I'm going to (yet again) try to express something in an area where I know I'm way over my head.
Isn't there an irony in "accountable care organization"? In business (the kind of business Christensen has studied) leaders know they're accountable to the market because if they don't improve their offerings, someone else might. It may be with the occasional rare disruptive innovation or with the usual non-disruptive improvements, but if you snooze you lose; if you get complacent you can get blind-sided; etc etc etc.
To my naive eyes, this form of accountability (improve services or die) seems absent from healthcare delivery systems largely because it's so hard to enter this market, so any dominator can be as bloated as it wants, and (whether they realize it or not) the managers end up with an attitude of "recipients [consumers] be damned, there's nothing we can do about it."

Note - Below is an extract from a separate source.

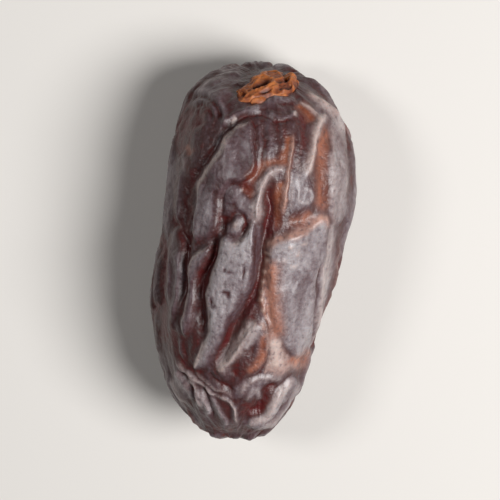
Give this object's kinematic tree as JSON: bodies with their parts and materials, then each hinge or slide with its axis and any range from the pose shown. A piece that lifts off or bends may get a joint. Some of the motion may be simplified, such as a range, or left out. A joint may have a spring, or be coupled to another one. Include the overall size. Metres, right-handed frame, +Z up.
{
  "type": "medjool date",
  "caption": "Whole dried medjool date lying on its side, with deeply furrowed, puffed skin and its dry calyx in the dip at the stem end.",
  "frame": {"origin": "on the surface the date rests on, under the middle of its box", "axes": "+X along the fruit towards its calyx, +Z up from the surface it rests on, +Y to the left of the picture"},
  "size_m": [0.0504, 0.0252, 0.0219],
  "materials": {
    "date_skin": "wrinkled dried fruit skin, satin with a grey waxy bloom, glossy in the furrows",
    "dry_calyx": "dry fibrous plant tissue, matte"
  },
  "bodies": {
    "root": {"date_fruit": "date_skin", "calyx_cap": "dry_calyx"}
  },
  "joints": []
}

It's basically the same thing GM executives told Congress in the 1960s. "It's simply not possible to build a better car. We should know; we're the experts."
The thing is, this isn't sustainable: it appears that collapse is coming. PCPCC has been saying for years that HC costs have reached a "game over" scenario (growing faster than employers' earnings), and I recently heard that through May 31, for the first time in history enrollment in US health plans is DOWN 5% year to date. Given that this is an industry that generally has no experience at significantly tightening its belt while delivering the same result, there's going to be a lot of pain as the collapse begins. Pain in the industry and pain among the consumers who can't get care.

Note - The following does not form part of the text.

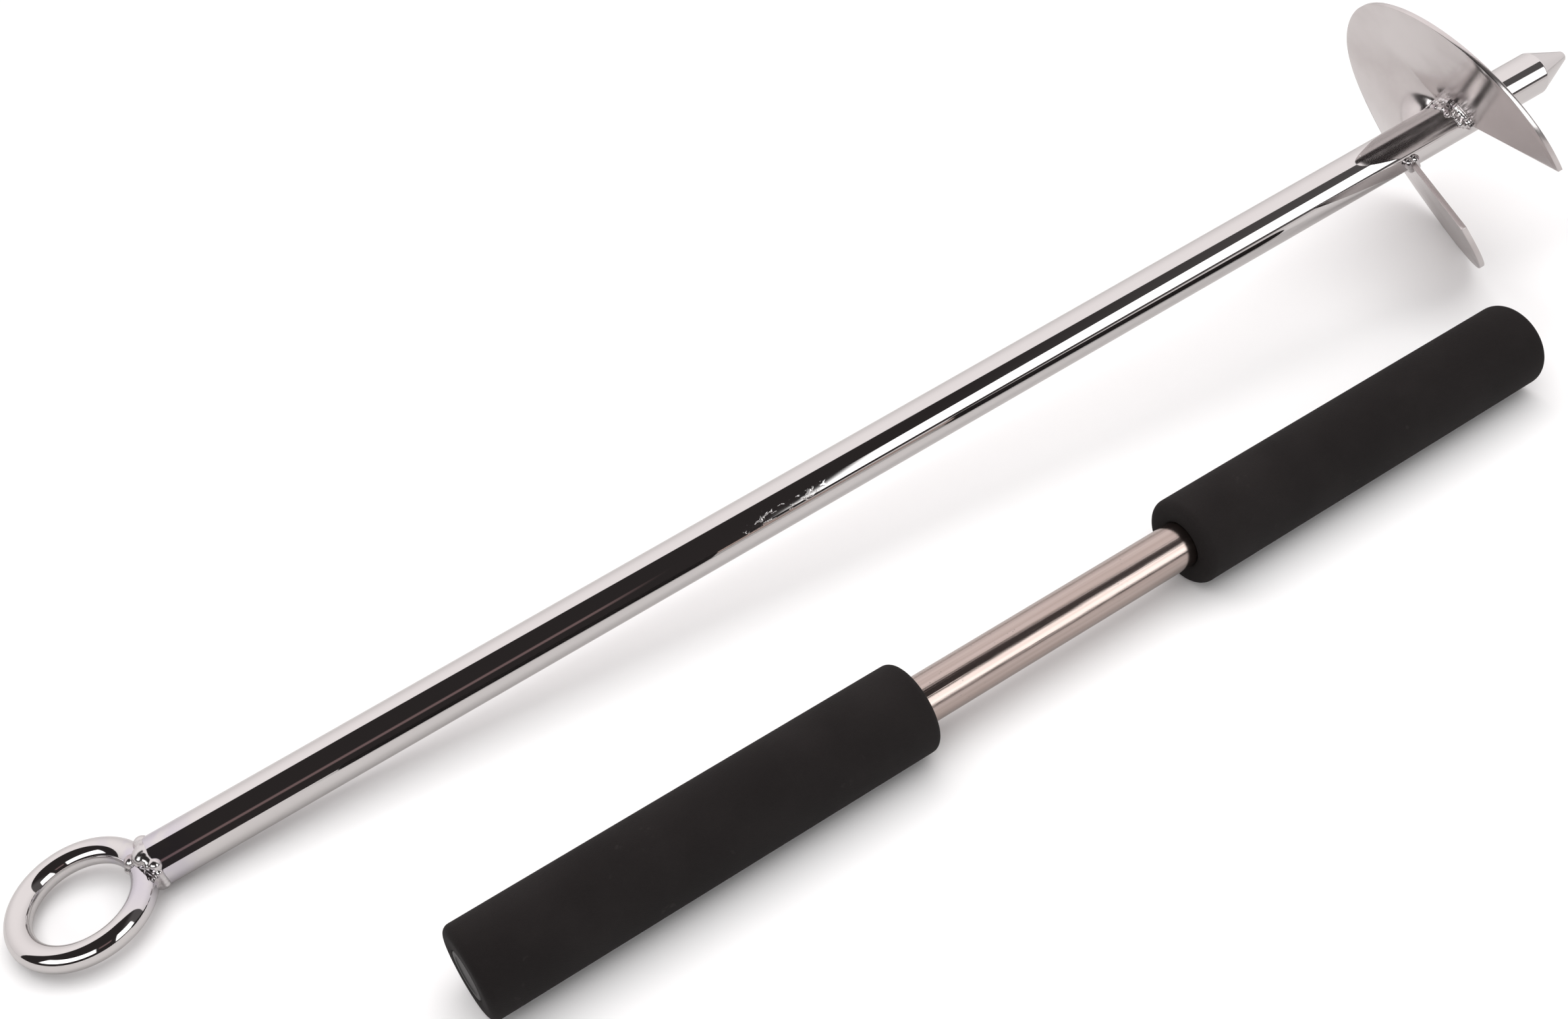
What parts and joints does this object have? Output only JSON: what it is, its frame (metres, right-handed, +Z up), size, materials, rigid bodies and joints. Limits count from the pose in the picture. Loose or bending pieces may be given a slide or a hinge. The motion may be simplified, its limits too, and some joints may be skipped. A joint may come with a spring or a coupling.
{
  "type": "screw-in ground anchor with a removable handle",
  "caption": "Steel screw-in sand anchor: eye ring, straight shaft, split screw flight and cone point, with a loose T-handle bar in foam grips lying beside it.",
  "frame": {"origin": "middle of the part's box, on the floor that both pieces lie on", "axes": "+Z up from the floor, +X along the floor under the shaft from the eye ring to the point, +Y from the handle to the anchor"},
  "size_m": [0.9571, 0.2608, 0.1583],
  "materials": {
    "polished_steel": "mirror-polished stainless steel with fine scuffs",
    "plate_steel": "satin-polished stainless plate with bright edges",
    "weld_steel": "bright rippled weld bead",
    "brushed_tube": "fine lengthwise brushed stainless tube",
    "plug_plastic": "matte black moulded plug",
    "grip_foam": "matte black closed-cell foam with a fine cell texture"
  },
  "bodies": {
    "anchor": {"eye_ring": "polished_steel", "ring_weld": "weld_steel", "shaft_end_cap": "polished_steel", "shaft_tube": "polished_steel", "flight": "plate_steel", "flight_weld_ring_side": "weld_steel", "flight_weld_point_side": "weld_steel", "point": "polished_steel"},
    "handle": {"handle_tube": "brushed_tube", "left_end_plug": "plug_plastic", "right_end_plug": "plug_plastic", "left_grip": "grip_foam", "right_grip": "grip_foam"}
  },
  "joints": [
    {"name": "handle_lift", "type": "slide", "parent": "anchor", "child": "handle", "axis": [0, 0, 1], "range_m": [0, 0.35]}
  ]
}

The Globe op-ed piece the other day had a block with a few one-line quotes. One guy said "I pay for what prescriptions I can, and beyond that I trust in God." Great work, industry. Thanks.
Anyway, yeah, I love Clay's message, because it's the first perspective I've seen that (in my interpretation) comes down to "Look, you guys, whether you like it or not, your leviathan selves are headed for a cliff. It's up to you whether you want to take action before or after that happens."
Somebody recently remarked that we may see a surge in e-patient activity due to the economy. As people stay unemployed (and thus uninsured) long enough that life's illnesses arise, they'll be fending for themselves. They (we) will band together and do what we need, to help each other.
And that brings me to the one thing I think is missing from Clay's prescription. The third part of his mix is patient communities for chronic conditions such as diabetes. What he doesn't predict is something that already exists: patient communities for everything else.
One example is ACOR (communities of cancer patients), where patients often share information that's less well known; another is PatientsLikeMe, where patients band together because the establishment is out of answers for their condition. And mark my words, another will be patients who've been priced out of the market and, more or less desperately, need care for themselves, their kids, their parents.
Clay talks about the inexorable shift of value from decentralized to centralized and back out to decentralized. What he hasn't mentioned yet is the value that's being generated in the ecosystem completely off the grid. When consumers start to get what they need without even getting in the game, an industry's foundation crumbles.
btw, here's Gilles Frydman's e-patients.net post Will the Great Recession Create Millions of e-Patients?.
More regarding Fisher's thoughts about ACOs from 6/18 NYT Online:
"We need to foster the development of more organized systems that are responsible and accountable for the overall costs of care experienced by their patients. Some health systems like Kaiser Permanente and Geisinger are already fully integrated and represent one possible approach. But physicians in many communities — Grand Junction, Colo.; Green Bay, Wis., for example — have come together in networks that provide some common resources that help the physicians work together effectively."